Connections are made this way throughout Melted Riot, as time-capsuled elements of the era are explored for connection, meaning, or amusement. At one point in the immediate aftermath of the riots, a nude Rubenesque embodiment of The Spirit of 1969, played by Vanessa DeWolf, enters ranting and raving, at once oblivious to the scene surrounding it while at the same time demanding the attention of people who are otherwise literally occupied with their own struggle. A more concise illustration of how self absorbed the Flower Power set could be would be hard to find. A similar subtlety is found during a late portion of the evening that finds Whitney and Courtney re-enacting Ratso Rizzo’s death scene from Midnight Cowboy.
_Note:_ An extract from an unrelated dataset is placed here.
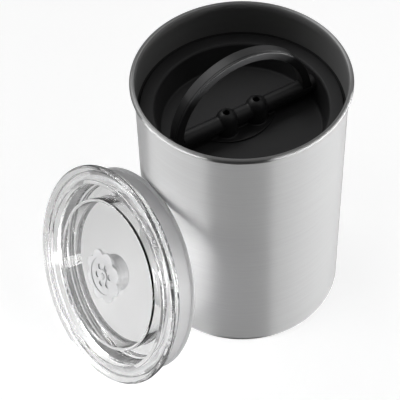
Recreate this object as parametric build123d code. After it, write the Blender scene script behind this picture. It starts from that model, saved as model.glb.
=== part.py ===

Much has been made of the film’s depiction of a platonic gay relationship, particularly Dustin Hoffman’s portrayal of the hustler with a chronic illness; Whitney and Courtney’s irreverent takes on the scene were at once humorous and cognizant of both the era’s attempt to grapple with a new openness and how much further the culture needed to go.

As Melted Riot wound down and the ensemble repeated the ritualized images from the beginning of the performance, the ensemble’s very diversity took on a resonance of its own. By creating a work that focused on the birth of the Pride movement and then having the work performed on that event’s 50th Anniversary, the fact that Whitney has peopled their recreation with a pan-sexual, pan-gendered, queer, body positive, non-ageist, polymorphous cast of dancers becomes a statement on its own: Just as the Stonewall Riots were a necessary cultural awakening for the dominant repressive culture of the times, so is our current era both in need and in the midst of a contemporaneous revolution.

The weight of this revelation elevates Melted Riot beyond being a straightforward exploration of a noteworthy event with historical relevance into an irreverent and necessary study of the Freak Flag unfurling in the modern era of the United States of America and why it’s important to ensure it continues doing so for generations and populations to come.